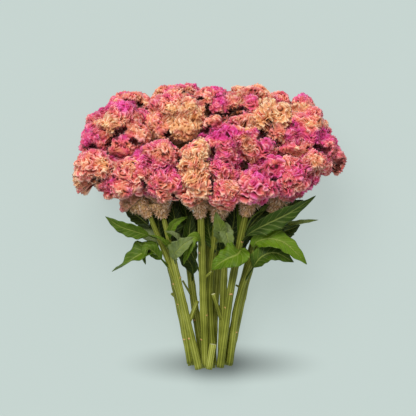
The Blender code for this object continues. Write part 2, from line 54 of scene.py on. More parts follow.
FLOOR_CLEARANCE = 0.0002          # no piece comes closer to the floor, in metres

# The heads before their folds. All lengths are in millimetres, unless their line says otherwise.
TOUCH_GAP = 0.3                   # between a head and another flower's stem or neck
LOBE_FULLNESS = 1.13              # lobes are this much larger than their rows say
LOBE_BLEND = 13                   # the higher, the sharper the valleys between lobes
CUT_BLEND = 16                    # the higher, the sharper the edges of the walls between heads
CORE_SHARE = 0.68                 # size of the core that fills a head between its lobes
ROOT_DEPTH = 8.0                  # how far above its collar a head's root lies
STALK_POINTS = 25                 # along a stem, where heads are cut clear of it
STALK_SEARCH = 95.0               # stems and necks further away don't press into a head
LEAST_REACH = 4.0                 # and none cuts it closer to its centre than this
HEAD_OVERLAP = 13.0               # how far neighbouring heads press into each other
WALL_EDGE = 6.0                   # a head is free where a wall between heads is this far off its surface
CREASE_DEPTH = 2.0                # how far lobes sink where they meet
CREASE_WIDTH = 4.0
NO_MEETING = 1e6                  # the reach of a ray that never meets a plane
LEAST_LEAN = 1e-6                 # a ray that leans less towards a plane never meets it

# How a ball's triangles are shared out over its head: most where they are seen
BALL_STEPS = 55
HIDDEN_BALL_STEPS = 40
FRONT_LEAN = 0.3                  # how far they first lean to the side that is seen
EVEN_ROUNDS = 14
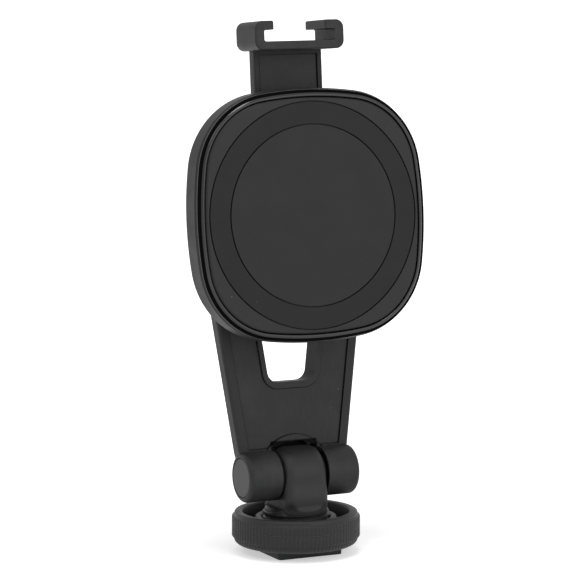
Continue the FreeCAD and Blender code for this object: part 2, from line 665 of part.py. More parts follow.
def make_arm_frame():
    body = new_body("arm_frame")
    seat(body)
    depth = ARM_BACK + " + neck_front"

    # front view: tapered plate, round head tangent to it, and neck
    sketch = new_sketch(body, "XY_Plane", "-" + ARM_BACK)
    root, low = "(root_half - root_step)", arm_half("barrel_radius + root_step")
    polygon(sketch, [("-" + root, "0"), (root, "0"), (root, "barrel_radius / 2"), (low, "barrel_radius + root_step"),
                     (TANGENT_HALF, TANGENT_RISE), ("-" + TANGENT_HALF, TANGENT_RISE),
                     ("-" + low, "barrel_radius + root_step"), ("-" + root, "barrel_radius / 2")])
    pad(body, sketch, depth)
    sketch = new_sketch(body, "XY_Plane", "-" + ARM_BACK)
    circle(sketch, HEAD_RADIUS, "0", "plate_rise")
    pad(body, sketch, depth)
    sketch = new_sketch(body, "XY_Plane", "-" + ARM_BACK)
    rectangle(sketch, "-neck_half", "plate_rise", "neck_half", "shoe_height + shoe_floor / 2")
    pad(body, sketch, depth)

    # side view: the plate folds forward behind the magnetic plate and goes on as the thinner head and neck
    sketch = new_sketch(body, "YZ_Plane")
    polygon(sketch, [("-1", "-arm_set"), ("fold_start", "-arm_set"), ("fold_end", "neck_front"),
                     ("fold_end", "neck_front + 1"), ("-1", "neck_front + 1")])
    polygon(sketch, [("fold_start", "-" + ARM_BACK), ("fold_end", NECK_BACK),
                     ("shoe_height + shoe_floor", NECK_BACK), ("shoe_height + shoe_floor", "-%s - 1" % ARM_BACK),
                     ("fold_start", "-%s - 1" % ARM_BACK)])
    pocket(body, sketch, "4 * " + HEAD_RADIUS, both_ways=True)
    # long edges of the neck and of the tapered plate
    side, levels = value("neck_half"), (value("neck_front"), value(NECK_BACK))
    dress(body, "Fillet", lambda edge: edge.BoundBox.XLength < 0.01 and edge.BoundBox.YLength > 10
          and near(abs(edge.BoundBox.XMin), side) and any(near(edge.BoundBox.ZMin, z) for z in levels), "neck_edge")
    flare = value("flare")
    dress(body, "Fillet", lambda edge: edge.Curve.TypeId == "Part::GeomLine" and edge.Length > 20
          and near(abs(edge.tangentAt(edge.FirstParameter).x), flare / (1 + flare ** 2) ** 0.5, 0.001), "arm_edge")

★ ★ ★

Problem to solve: Begin at the line containing "Continue the FreeCAD", end at the line containing "depth = ARM_BACK", and reproduce every line in that range exactly, both ends included.

The response:
Continue the FreeCAD and Blender code for this object: part 2, from line 665 of part.py. More parts follow.
def make_arm_frame():
    body = new_body("arm_frame")
    seat(body)
    depth = ARM_BACK + " + neck_front"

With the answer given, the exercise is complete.